··· Source material
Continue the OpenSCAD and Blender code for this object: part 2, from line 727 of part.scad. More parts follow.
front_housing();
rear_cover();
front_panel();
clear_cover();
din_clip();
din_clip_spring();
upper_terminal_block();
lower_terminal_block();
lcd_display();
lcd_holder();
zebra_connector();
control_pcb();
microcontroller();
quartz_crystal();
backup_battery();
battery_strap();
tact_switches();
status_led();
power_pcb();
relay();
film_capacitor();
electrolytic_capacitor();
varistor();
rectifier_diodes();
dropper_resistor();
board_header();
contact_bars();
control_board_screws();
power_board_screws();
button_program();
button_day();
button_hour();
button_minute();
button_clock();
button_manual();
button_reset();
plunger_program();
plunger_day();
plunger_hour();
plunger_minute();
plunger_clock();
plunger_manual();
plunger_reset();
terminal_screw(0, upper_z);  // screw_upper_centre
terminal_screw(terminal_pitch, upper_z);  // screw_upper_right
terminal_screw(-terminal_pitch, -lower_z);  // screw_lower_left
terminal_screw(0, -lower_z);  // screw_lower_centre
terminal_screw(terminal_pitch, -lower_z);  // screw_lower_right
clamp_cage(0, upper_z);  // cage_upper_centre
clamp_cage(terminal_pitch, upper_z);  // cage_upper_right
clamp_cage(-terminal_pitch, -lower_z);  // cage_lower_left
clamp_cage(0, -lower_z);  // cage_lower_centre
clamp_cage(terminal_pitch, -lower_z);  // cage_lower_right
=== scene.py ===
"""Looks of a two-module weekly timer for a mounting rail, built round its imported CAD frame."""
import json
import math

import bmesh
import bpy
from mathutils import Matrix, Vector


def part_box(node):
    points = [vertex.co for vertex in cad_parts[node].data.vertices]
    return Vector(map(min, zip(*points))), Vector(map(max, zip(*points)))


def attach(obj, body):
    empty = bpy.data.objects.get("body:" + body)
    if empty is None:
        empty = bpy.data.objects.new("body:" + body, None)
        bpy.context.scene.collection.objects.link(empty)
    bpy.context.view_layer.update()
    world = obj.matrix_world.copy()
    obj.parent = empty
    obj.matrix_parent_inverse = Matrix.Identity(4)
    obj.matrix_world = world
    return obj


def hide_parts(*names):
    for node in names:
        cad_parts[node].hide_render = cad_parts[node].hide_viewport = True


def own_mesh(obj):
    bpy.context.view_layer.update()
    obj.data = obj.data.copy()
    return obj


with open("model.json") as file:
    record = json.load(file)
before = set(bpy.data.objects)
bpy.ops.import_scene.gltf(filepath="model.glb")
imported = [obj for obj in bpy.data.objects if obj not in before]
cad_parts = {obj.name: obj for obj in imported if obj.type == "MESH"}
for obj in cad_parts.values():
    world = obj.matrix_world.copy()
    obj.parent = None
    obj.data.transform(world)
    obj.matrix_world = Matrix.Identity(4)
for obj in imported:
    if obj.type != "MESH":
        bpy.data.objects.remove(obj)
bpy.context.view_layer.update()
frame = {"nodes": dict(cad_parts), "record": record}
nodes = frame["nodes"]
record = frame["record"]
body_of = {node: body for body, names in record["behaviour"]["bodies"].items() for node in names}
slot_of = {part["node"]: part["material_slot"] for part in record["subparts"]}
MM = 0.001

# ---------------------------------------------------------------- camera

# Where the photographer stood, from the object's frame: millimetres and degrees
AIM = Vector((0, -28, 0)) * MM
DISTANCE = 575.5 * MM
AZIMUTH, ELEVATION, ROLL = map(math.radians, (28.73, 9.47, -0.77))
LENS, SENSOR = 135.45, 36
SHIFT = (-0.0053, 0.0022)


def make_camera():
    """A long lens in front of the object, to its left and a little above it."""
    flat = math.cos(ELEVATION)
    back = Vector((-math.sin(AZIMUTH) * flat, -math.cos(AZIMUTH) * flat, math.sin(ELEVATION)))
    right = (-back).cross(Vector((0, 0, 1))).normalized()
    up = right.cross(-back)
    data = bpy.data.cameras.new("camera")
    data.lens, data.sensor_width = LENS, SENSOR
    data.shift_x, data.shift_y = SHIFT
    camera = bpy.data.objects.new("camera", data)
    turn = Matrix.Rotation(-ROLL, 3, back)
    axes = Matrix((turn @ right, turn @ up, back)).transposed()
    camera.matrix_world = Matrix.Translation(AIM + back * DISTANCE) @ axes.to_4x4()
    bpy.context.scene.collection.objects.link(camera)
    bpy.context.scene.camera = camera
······
··· Source material
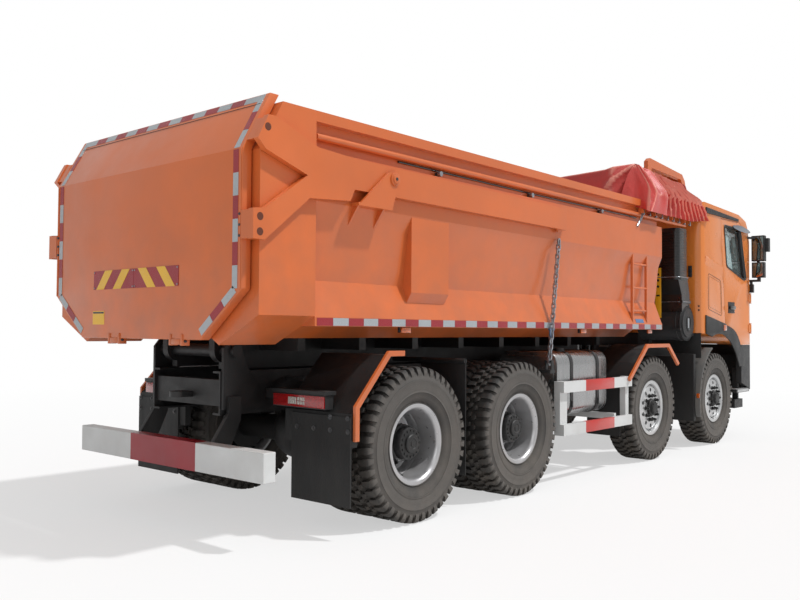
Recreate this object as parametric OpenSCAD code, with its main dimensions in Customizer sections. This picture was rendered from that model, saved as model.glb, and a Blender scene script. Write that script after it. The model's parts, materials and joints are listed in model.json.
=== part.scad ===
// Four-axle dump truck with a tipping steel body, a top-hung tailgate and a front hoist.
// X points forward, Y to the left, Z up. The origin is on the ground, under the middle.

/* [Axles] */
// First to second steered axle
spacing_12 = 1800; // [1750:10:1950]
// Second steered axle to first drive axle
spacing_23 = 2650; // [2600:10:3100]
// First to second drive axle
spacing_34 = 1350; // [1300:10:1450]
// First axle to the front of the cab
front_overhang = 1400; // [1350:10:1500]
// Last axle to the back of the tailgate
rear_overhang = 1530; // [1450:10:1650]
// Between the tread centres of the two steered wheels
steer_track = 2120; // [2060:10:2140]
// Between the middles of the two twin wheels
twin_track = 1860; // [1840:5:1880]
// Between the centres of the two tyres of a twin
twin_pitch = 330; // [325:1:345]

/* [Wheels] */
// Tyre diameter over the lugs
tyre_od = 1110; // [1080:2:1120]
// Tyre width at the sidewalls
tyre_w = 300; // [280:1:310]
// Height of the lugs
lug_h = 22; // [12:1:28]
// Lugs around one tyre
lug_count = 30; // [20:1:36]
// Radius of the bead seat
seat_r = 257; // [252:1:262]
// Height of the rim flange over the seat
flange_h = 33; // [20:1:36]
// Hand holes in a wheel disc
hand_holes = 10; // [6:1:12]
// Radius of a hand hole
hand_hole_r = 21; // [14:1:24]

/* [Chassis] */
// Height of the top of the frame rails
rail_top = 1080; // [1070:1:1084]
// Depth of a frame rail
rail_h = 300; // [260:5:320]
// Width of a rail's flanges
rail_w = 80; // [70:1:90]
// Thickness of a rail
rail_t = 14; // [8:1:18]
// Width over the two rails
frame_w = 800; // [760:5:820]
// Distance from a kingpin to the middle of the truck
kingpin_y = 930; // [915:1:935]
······
··· Source material
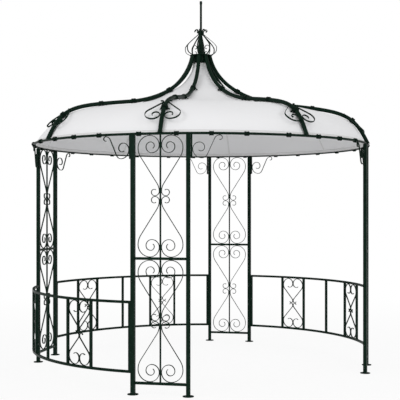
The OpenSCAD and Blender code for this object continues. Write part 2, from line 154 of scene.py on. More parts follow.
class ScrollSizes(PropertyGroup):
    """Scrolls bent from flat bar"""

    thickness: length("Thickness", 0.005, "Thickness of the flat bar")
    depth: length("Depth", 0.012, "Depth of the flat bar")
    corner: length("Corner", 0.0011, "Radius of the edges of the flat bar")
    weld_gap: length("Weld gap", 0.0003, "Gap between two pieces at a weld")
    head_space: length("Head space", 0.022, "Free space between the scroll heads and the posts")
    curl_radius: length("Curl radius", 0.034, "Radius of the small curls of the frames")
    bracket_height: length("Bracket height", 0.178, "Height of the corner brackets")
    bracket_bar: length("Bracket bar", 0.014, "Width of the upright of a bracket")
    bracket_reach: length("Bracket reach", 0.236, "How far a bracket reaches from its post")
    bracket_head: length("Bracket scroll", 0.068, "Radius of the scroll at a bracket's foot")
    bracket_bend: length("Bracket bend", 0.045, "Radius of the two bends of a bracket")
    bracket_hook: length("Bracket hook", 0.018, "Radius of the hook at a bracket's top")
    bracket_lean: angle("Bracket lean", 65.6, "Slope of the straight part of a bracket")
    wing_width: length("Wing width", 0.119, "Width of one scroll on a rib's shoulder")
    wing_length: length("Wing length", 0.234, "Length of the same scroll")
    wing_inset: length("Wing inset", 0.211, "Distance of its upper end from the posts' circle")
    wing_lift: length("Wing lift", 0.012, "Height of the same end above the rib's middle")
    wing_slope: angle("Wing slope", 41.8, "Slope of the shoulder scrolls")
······
- Exercise brief -
Exact duplication is required for the lines above, from the line that contains "plunger_hour();" to the line that contains "obj.matrix_world = Matrix.Identity(4)", inclusive; omit all others.

- Response -
plunger_hour();
plunger_minute();
plunger_clock();
plunger_manual();
plunger_reset();
terminal_screw(0, upper_z);  // screw_upper_centre
terminal_screw(terminal_pitch, upper_z);  // screw_upper_right
terminal_screw(-terminal_pitch, -lower_z);  // screw_lower_left
terminal_screw(0, -lower_z);  // screw_lower_centre
terminal_screw(terminal_pitch, -lower_z);  // screw_lower_right
clamp_cage(0, upper_z);  // cage_upper_centre
clamp_cage(terminal_pitch, upper_z);  // cage_upper_right
clamp_cage(-terminal_pitch, -lower_z);  // cage_lower_left
clamp_cage(0, -lower_z);  // cage_lower_centre
clamp_cage(terminal_pitch, -lower_z);  // cage_lower_right
=== scene.py ===
"""Looks of a two-module weekly timer for a mounting rail, built round its imported CAD frame."""
import json
import math

import bmesh
import bpy
from mathutils import Matrix, Vector


def part_box(node):
    points = [vertex.co for vertex in cad_parts[node].data.vertices]
    return Vector(map(min, zip(*points))), Vector(map(max, zip(*points)))


def attach(obj, body):
    empty = bpy.data.objects.get("body:" + body)
    if empty is None:
        empty = bpy.data.objects.new("body:" + body, None)
        bpy.context.scene.collection.objects.link(empty)
    bpy.context.view_layer.update()
    world = obj.matrix_world.copy()
    obj.parent = empty
    obj.matrix_parent_inverse = Matrix.Identity(4)
    obj.matrix_world = world
    return obj


def hide_parts(*names):
    for node in names:
        cad_parts[node].hide_render = cad_parts[node].hide_viewport = True


def own_mesh(obj):
    bpy.context.view_layer.update()
    obj.data = obj.data.copy()
    return obj


with open("model.json") as file:
    record = json.load(file)
before = set(bpy.data.objects)
bpy.ops.import_scene.gltf(filepath="model.glb")
imported = [obj for obj in bpy.data.objects if obj not in before]
cad_parts = {obj.name: obj for obj in imported if obj.type == "MESH"}
for obj in cad_parts.values():
    world = obj.matrix_world.copy()
    obj.parent = None
    obj.data.transform(world)
    obj.matrix_world = Matrix.Identity(4)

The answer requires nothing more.